------ Supplied material ------

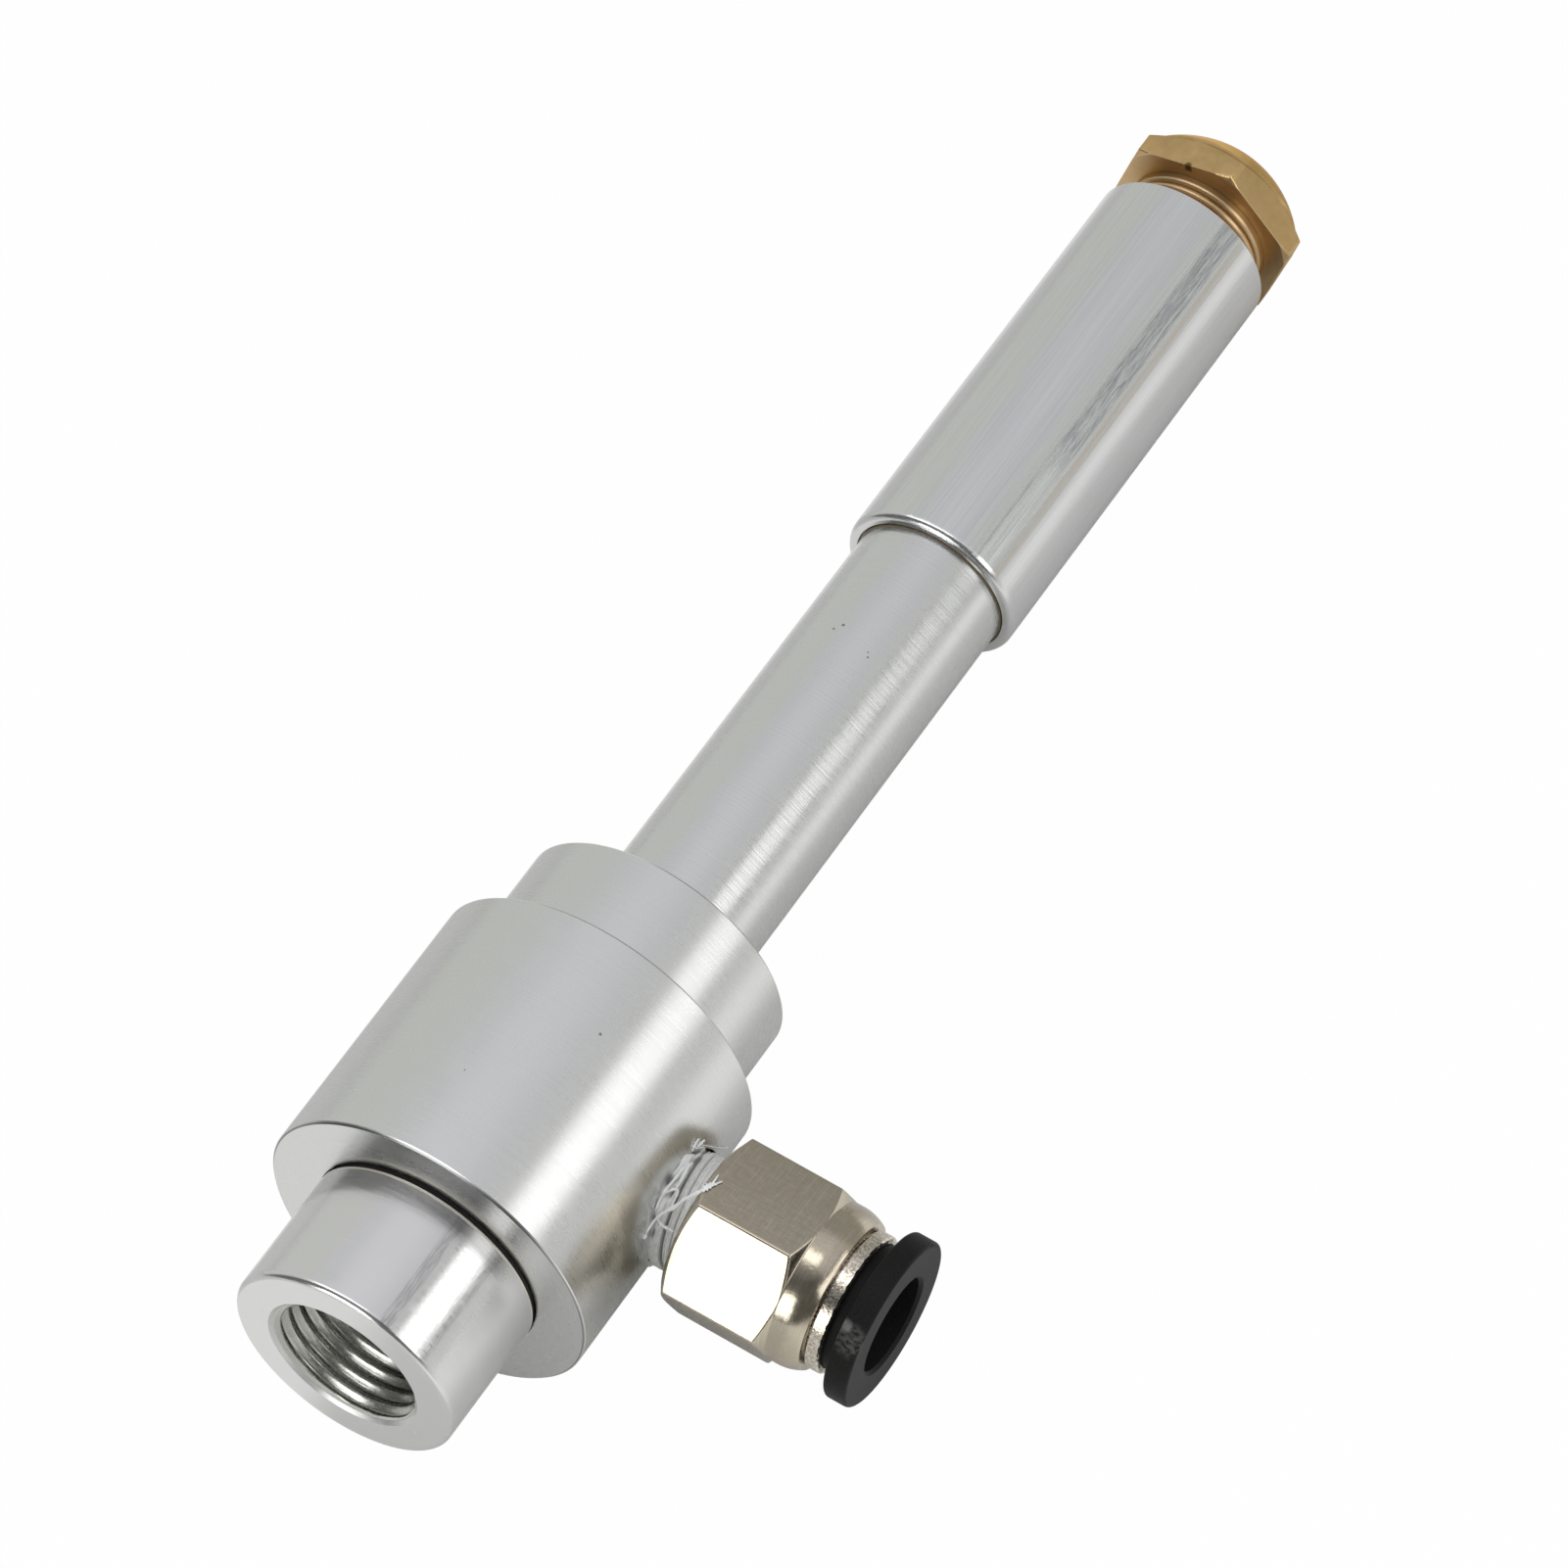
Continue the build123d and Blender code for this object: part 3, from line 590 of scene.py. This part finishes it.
groove = [(121.3, 5.9), (120.95, 5.33), (119.6, 5.33), (119.6, 6.4), (118.7, 6.4), (shank_start, 6.2)]
nose_shape = [(shank_start, nose_radius), (nose_start, nose_radius), (tip_start, tip_radius), (tip_start, 0.0)]
bore_shape = [(nose_start, 0.0), (nose_start, bore), (head_start, bore), (head_start, neck)]
middle_rows = np.stack([seat + 0 * turns, threaded], -1)
shank = np.concatenate([all_round(bore_shape), middle_rows, all_round(groove + nose_shape)])
shank_points = about_tube(shank[..., 0], shank[..., 1], turns[None])
skin("valve_shank", shank_points, "valve_group", brass.material, 50)

# %% [markdown]
# ## Hexagons
# The valve's head and the fitting both start as hexagonal bar and get their ends turned, so the ends of the
# flats are curves. A hexagon's radius is half its width over the cosine of the angle from the nearest flat's
# middle. Where the profile is worked out for each column with that radius, the chamfer meets each flat on the
# true curve. The corners are slightly rounded, as handled bar is, and columns crowd together there. One corner of
# the valve's rear face is nicked.

# %% Hexagon shape
def hexagon(turn, across, corner, rounding):
    """Half the width over cos(angle from the flat's middle), and near a corner the far side of a circle
    of the rounding's radius that touches both flats."""
    half, sixth = across / 2, np.pi / 6
    off = np.abs((turn - corner) % (2 * sixth) - sixth)
    centre = (half - rounding) / np.cos(sixth)
    inner = centre * np.sin(sixth - off)
    on_corner = centre * np.cos(sixth - off) + np.sqrt(np.maximum(rounding**2 - inner**2, 0))
    return np.where(off > np.arctan((half - rounding) * np.tan(sixth) / half), on_corner, half / np.cos(off))


def hexagon_turns(corner, steps=44):
    """Angles round a hexagon, close together at its corners: s - 0.97 sin(2 pi s) / (2 pi) in each sixth."""
    s = np.arange(steps) / steps
    crowded = s - 0.97 * np.sin(2 * np.pi * s) / (2 * np.pi)
    return (corner + (np.arange(6)[:, None] + crowded[None]) * np.pi / 3).ravel()


print("a sharp corner's radius is", round(1 / np.cos(np.pi / 6), 4), "of a flat's")

# %% Valve head
flat_end, dome_start, across_flats, dome, seat_radius = 134.05, 134.40, 15.6, 9.7, 8.35
valve_corner, nick_turn = np.radians(-44.1), 103.0
end_slope, seat_slope = np.tan(np.radians(35)), np.tan(np.radians(14))
turns = hexagon_turns(valve_corner)
reach = hexagon(turns, across_flats, valve_corner, 0.10)
half = across_flats / 2
dome_centre = dome_start - np.sqrt(dome**2 - half**2)
rim = bore + 0.4
lean = np.linspace(np.arcsin(half / dome), np.arcsin(rim / dome), 16)
dome_end = dome_centre + dome * np.cos(lean[-1])
chamfer_start = flat_end - (reach - half) * end_slope
rear_start = head_start + np.maximum(reach - seat_radius, 0) * seat_slope
steps = [(head_start, bore), (head_start, np.minimum(reach, seat_radius)), (rear_start + 0.002, reach)]
steps += [(chamfer_start, reach), (flat_end, half), (dome_start, half)]
outer = all_round(steps, axis=1)
crown = np.stack([dome_centre + dome * np.cos(lean), dome * np.sin(lean)], -1)
crown = np.broadcast_to(crown, (len(turns), *crown.shape))
nick = np.exp(-(((np.degrees(turns) - nick_turn + 180) % 360 - 180) ** 2) / 3.0)
cut = np.array([0.02, 0.16, 0.07, 0.12]) + nick[:, None] * np.array([0, 0.30, 0, 0])
edge = eased(outer, cut, 5)
last = np.broadcast_to(np.array([[dome_end - 0.4, bore], [head_start, bore]]), (len(turns), 2, 2))
head = np.concatenate([edge[:, :-1], crown, last], axis=1).transpose(1, 0, 2)
head_points = about_tube(head[..., 0], head[..., 1], turns[None])
valve_head = skin("valve_head", head_points, "valve_group", brass.material, 24)
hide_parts("control_valve")

# %% [markdown]
# ## The nozzle's thread
# The cold nozzle takes a G1/4 male thread. The CAD's bore is plain at the thread's full diameter, so the
# thread is a thin liner inside it. A tap leaves it softer than the valve's: its section is close to a sine. A
# steep countersink opens it at the mouth, and it runs out before the end. It is a ring, so its first row comes
# back at the end.

# %% Nozzle thread
turns = full_turn(160)
wall, crest_radius, root_radius = 6.574, 6.06, 6.57
mouth_station, thread_end, crest_station = 0.29, 10.98, 0.55
run_out_end, run_out_length, countersink_start, countersink_slope = 10.6, 1.2, 0.28, 2.2
depth_line = np.linspace(mouth_station, thread_end, 300)[:, None]
phase = (depth_line - crest_station) / pitch + turns[None] / (2 * np.pi)
cut_thread = (crest_radius + root_radius) / 2 + (root_radius - crest_radius) / 2 * np.cos(2 * np.pi * phase)
run_out = np.clip((run_out_end - depth_line) / run_out_length, 0, 1)
cut_thread = crest_radius + (cut_thread - crest_radius) * run_out
countersink = wall - (depth_line - countersink_start) * countersink_slope
opened = np.minimum(np.maximum(cut_thread, countersink), wall - 0.004)
stations = np.concatenate([depth_line, depth_line[-1:], depth_line[:1], depth_line[:1]])
radii = np.concatenate([opened, np.full((2, len(turns)), wall), opened[:1]])
thread_points = about_tube(stations, radii, turns[None])
skin("nozzle_thread", thread_points, "housing_group", thread_finish, 50)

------

Copy every line exactly. Leave nothing out.

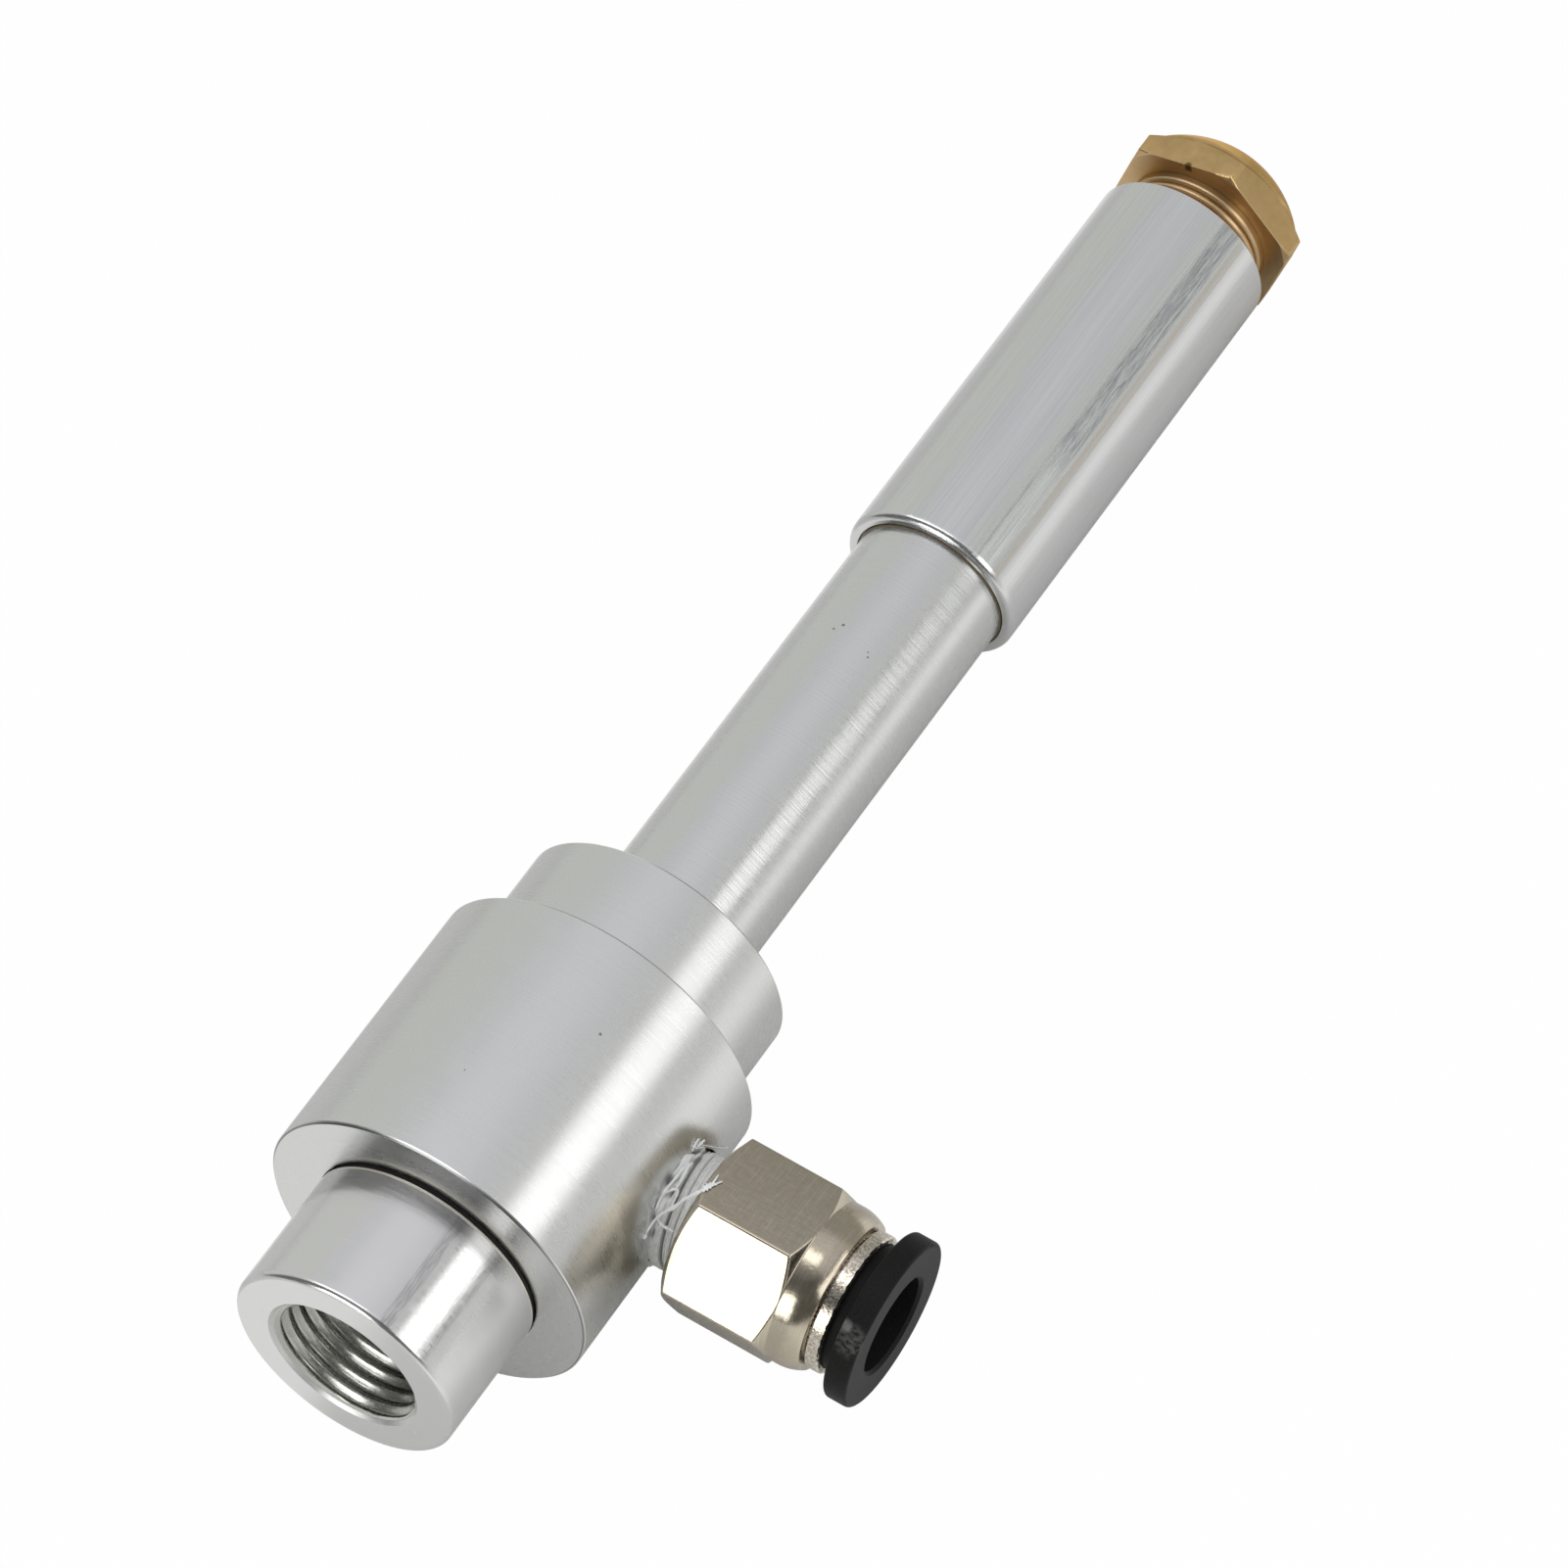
Continue the build123d and Blender code for this object: part 3, from line 590 of scene.py. This part finishes it.
groove = [(121.3, 5.9), (120.95, 5.33), (119.6, 5.33), (119.6, 6.4), (118.7, 6.4), (shank_start, 6.2)]
nose_shape = [(shank_start, nose_radius), (nose_start, nose_radius), (tip_start, tip_radius), (tip_start, 0.0)]
bore_shape = [(nose_start, 0.0), (nose_start, bore), (head_start, bore), (head_start, neck)]
middle_rows = np.stack([seat + 0 * turns, threaded], -1)
shank = np.concatenate([all_round(bore_shape), middle_rows, all_round(groove + nose_shape)])
shank_points = about_tube(shank[..., 0], shank[..., 1], turns[None])
skin("valve_shank", shank_points, "valve_group", brass.material, 50)

# %% [markdown]
# ## Hexagons
# The valve's head and the fitting both start as hexagonal bar and get their ends turned, so the ends of the
# flats are curves. A hexagon's radius is half its width over the cosine of the angle from the nearest flat's
# middle. Where the profile is worked out for each column with that radius, the chamfer meets each flat on the
# true curve. The corners are slightly rounded, as handled bar is, and columns crowd together there. One corner of
# the valve's rear face is nicked.

# %% Hexagon shape
def hexagon(turn, across, corner, rounding):
    """Half the width over cos(angle from the flat's middle), and near a corner the far side of a circle
    of the rounding's radius that touches both flats."""
    half, sixth = across / 2, np.pi / 6
    off = np.abs((turn - corner) % (2 * sixth) - sixth)
    centre = (half - rounding) / np.cos(sixth)
    inner = centre * np.sin(sixth - off)
    on_corner = centre * np.cos(sixth - off) + np.sqrt(np.maximum(rounding**2 - inner**2, 0))
    return np.where(off > np.arctan((half - rounding) * np.tan(sixth) / half), on_corner, half / np.cos(off))


def hexagon_turns(corner, steps=44):
    """Angles round a hexagon, close together at its corners: s - 0.97 sin(2 pi s) / (2 pi) in each sixth."""
    s = np.arange(steps) / steps
    crowded = s - 0.97 * np.sin(2 * np.pi * s) / (2 * np.pi)
    return (corner + (np.arange(6)[:, None] + crowded[None]) * np.pi / 3).ravel()


print("a sharp corner's radius is", round(1 / np.cos(np.pi / 6), 4), "of a flat's")

# %% Valve head
flat_end, dome_start, across_flats, dome, seat_radius = 134.05, 134.40, 15.6, 9.7, 8.35
valve_corner, nick_turn = np.radians(-44.1), 103.0
end_slope, seat_slope = np.tan(np.radians(35)), np.tan(np.radians(14))
turns = hexagon_turns(valve_corner)
reach = hexagon(turns, across_flats, valve_corner, 0.10)
half = across_flats / 2
dome_centre = dome_start - np.sqrt(dome**2 - half**2)
rim = bore + 0.4
lean = np.linspace(np.arcsin(half / dome), np.arcsin(rim / dome), 16)
dome_end = dome_centre + dome * np.cos(lean[-1])
chamfer_start = flat_end - (reach - half) * end_slope
rear_start = head_start + np.maximum(reach - seat_radius, 0) * seat_slope
steps = [(head_start, bore), (head_start, np.minimum(reach, seat_radius)), (rear_start + 0.002, reach)]
steps += [(chamfer_start, reach), (flat_end, half), (dome_start, half)]
outer = all_round(steps, axis=1)
crown = np.stack([dome_centre + dome * np.cos(lean), dome * np.sin(lean)], -1)
crown = np.broadcast_to(crown, (len(turns), *crown.shape))
nick = np.exp(-(((np.degrees(turns) - nick_turn + 180) % 360 - 180) ** 2) / 3.0)
cut = np.array([0.02, 0.16, 0.07, 0.12]) + nick[:, None] * np.array([0, 0.30, 0, 0])
edge = eased(outer, cut, 5)
last = np.broadcast_to(np.array([[dome_end - 0.4, bore], [head_start, bore]]), (len(turns), 2, 2))
head = np.concatenate([edge[:, :-1], crown, last], axis=1).transpose(1, 0, 2)
head_points = about_tube(head[..., 0], head[..., 1], turns[None])
valve_head = skin("valve_head", head_points, "valve_group", brass.material, 24)
hide_parts("control_valve")

# %% [markdown]
# ## The nozzle's thread
# The cold nozzle takes a G1/4 male thread. The CAD's bore is plain at the thread's full diameter, so the
# thread is a thin liner inside it. A tap leaves it softer than the valve's: its section is close to a sine. A
# steep countersink opens it at the mouth, and it runs out before the end. It is a ring, so its first row comes
# back at the end.

# %% Nozzle thread
turns = full_turn(160)
wall, crest_radius, root_radius = 6.574, 6.06, 6.57
mouth_station, thread_end, crest_station = 0.29, 10.98, 0.55
run_out_end, run_out_length, countersink_start, countersink_slope = 10.6, 1.2, 0.28, 2.2
depth_line = np.linspace(mouth_station, thread_end, 300)[:, None]
phase = (depth_line - crest_station) / pitch + turns[None] / (2 * np.pi)
cut_thread = (crest_radius + root_radius) / 2 + (root_radius - crest_radius) / 2 * np.cos(2 * np.pi * phase)
run_out = np.clip((run_out_end - depth_line) / run_out_length, 0, 1)
cut_thread = crest_radius + (cut_thread - crest_radius) * run_out
countersink = wall - (depth_line - countersink_start) * countersink_slope
opened = np.minimum(np.maximum(cut_thread, countersink), wall - 0.004)
stations = np.concatenate([depth_line, depth_line[-1:], depth_line[:1], depth_line[:1]])
radii = np.concatenate([opened, np.full((2, len(turns)), wall), opened[:1]])
thread_points = about_tube(stations, radii, turns[None])
skin("nozzle_thread", thread_points, "housing_group", thread_finish, 50)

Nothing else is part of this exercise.